Research on the Rise
Science in a Livable City
Seattle Children’s Research Institute is a great place to do your life’s work.
Seattle Children’s Research Institute is one of the top five pediatric research institutions in the nation, based on funding from the NIH. Our 11-story building in downtown Seattle features state-of-the-art bench research facilities. Since 2003, we’ve grown from 20,000 to 350,000 square feet of research space; future plans include expanding to up to 2 million square feet of research space.
“It’s a great place to do your life’s work,” says Jim Hendricks, PhD, president of the research institute. “It’s the perfect mix of place and opportunity — all the ingredients are there and you want to sit down at the table.”
Between 2003 and 2009, our NIH funding increased from $6 million to $30 million (which includes ARRA awards). Our total extramural funding in 2009 was nearly $58 million. Approximately 70% comes from federal awards and 30% from foundations and other grantors.
Half of the growth in our portfolio during the past two years is new dollars, and half is funds that have been added to existing programs — proof that not only are we bringing in great scientists, but our current investigators continue to be very successful.

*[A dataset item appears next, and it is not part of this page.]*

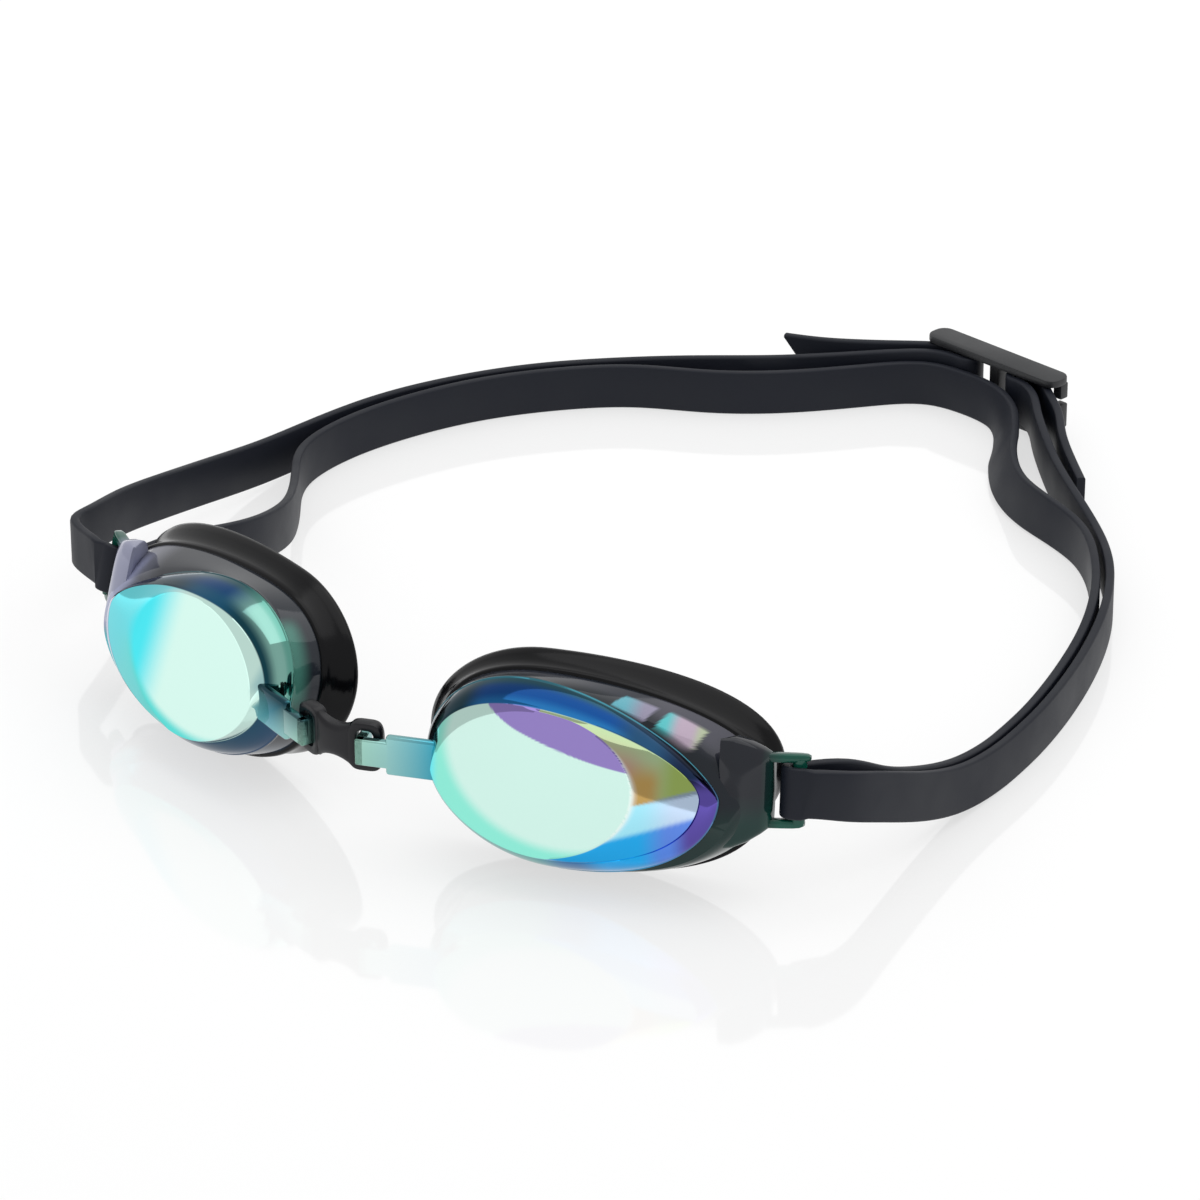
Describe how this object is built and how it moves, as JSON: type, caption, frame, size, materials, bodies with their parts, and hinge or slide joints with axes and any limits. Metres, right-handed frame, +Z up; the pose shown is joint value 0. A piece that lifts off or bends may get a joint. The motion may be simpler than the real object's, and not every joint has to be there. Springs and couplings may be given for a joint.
{
  "type": "swim goggles",
  "caption": "Swim goggles with mirrored teardrop lenses, soft gaskets, a hooked-on nosepiece, a looped silicone strap and a rear strap clip.",
  "frame": {"origin": "middle of the bottom of the bounding box, on the surface that the goggles rest on", "axes": "+Z up, the lenses look along -Y, the wearer's left is +X"},
  "size_m": [0.1646, 0.2016, 0.0317],
  "materials": {
    "lens": "mirror-coated smoke polycarbonate, polished",
    "gasket": "soft black silicone with a satin gloss",
    "nosepiece": "firm black elastomer, satin",
    "strap": "matte charcoal silicone",
    "clip": "fine matte moulded plastic"
  },
  "bodies": {
    "strap_and_nosepiece": {"head_strap": "strap", "nosepiece": "nosepiece"},
    "left_lens_unit": {"left_lens": "lens", "left_gasket": "gasket"},
    "right_lens_unit": {"right_lens": "lens", "right_gasket": "gasket"},
    "clip_unit": {"strap_clip": "clip"}
  },
  "joints": [
    {"name": "left_lens_swing", "type": "hinge", "parent": "strap_and_nosepiece", "child": "left_lens_unit", "pos_m": [0.01523, -0.09678, 0.0182], "axis": [0, 0, 1], "range_deg": [-10, 10], "deforming": ["head_strap"]},
    {"name": "right_lens_swing", "type": "hinge", "parent": "strap_and_nosepiece", "child": "right_lens_unit", "pos_m": [0.00016, -0.09678, 0.0182], "axis": [0, 0, -1], "range_deg": [-10, 10], "deforming": ["head_strap"]},
    {"name": "clip_slide", "type": "slide", "parent": "strap_and_nosepiece", "child": "clip_unit", "axis": [0.9851, -0.1719, 0], "range_m": [-0.005, 0.005], "deforming": ["head_strap"]}
  ]
}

While many of our 200 principal investigators are engaged in bench research to find cures for childhood diseases, more than half are working to bring those advances to the bedside. That’s why 50% of our portfolio comprises awards for clinical and translational research.
A livable city
Part of Children’s success in attracting and retaining the highest caliber of researchers is the fact that there’s something for everyone in Seattle. The Puget Sound’s beautiful geography, casual lifestyle and thriving arts and entertainment community make it a special place to live or raise a family.
“The social fabric of Seattle and the uniqueness of its various neighborhoods provide a fit for each member of a principal investigator’s team,” says Hendricks. “The community is open and affirming to different lifestyles, so there’s plenty of choice to fit every personality.”
“Seattle is a perfect place to get inspired. That’s why I think there are so many great researchers here,” says Jan “Nino” Ramirez, PhD, director of the institute’s Center for Integrative Brain Research. “If you sit at your desk and try to think of a big idea, it won’t happen. Too many details grab your attention. But if you go hiking on Mt. Rainier and don’t get big ideas, something is wrong!”
Commitment and collaboration
In addition to being located in a thriving city and region, Seattle Children’s Research Institute is part of a financially stable, standalone children’s hospital that is committed to pediatric research for the long term.
“We have great support from Seattle Children’s board of trustees and a commitment to curing kids,” explains Hendricks. “We provide an environment that nurtures researchers — including strong partnerships with the University of Washington and the Fred Hutchinson Cancer Research Center, with many nonprofit biomedical institutes, and with our global health partners such as the Gates Foundation.”
But it is the spirit of collaboration that truly sets the research institute apart from its peers.
“Seattle Children’s is the most collaborative environment I’ve worked in, and it extends well beyond my group,” says John Welsh, PhD, who joined the research institute in 2009 as a principal investigator in the Center for Integrative Brain Research. “People throughout the research institute are always willing to help.”
“It’s the people here who make the difference,” says longtime infectious diseases investigator Dr. Arnie Smith. “They have a strong commitment to kids, a thirst for scientific knowledge and a willingness to cooperate.”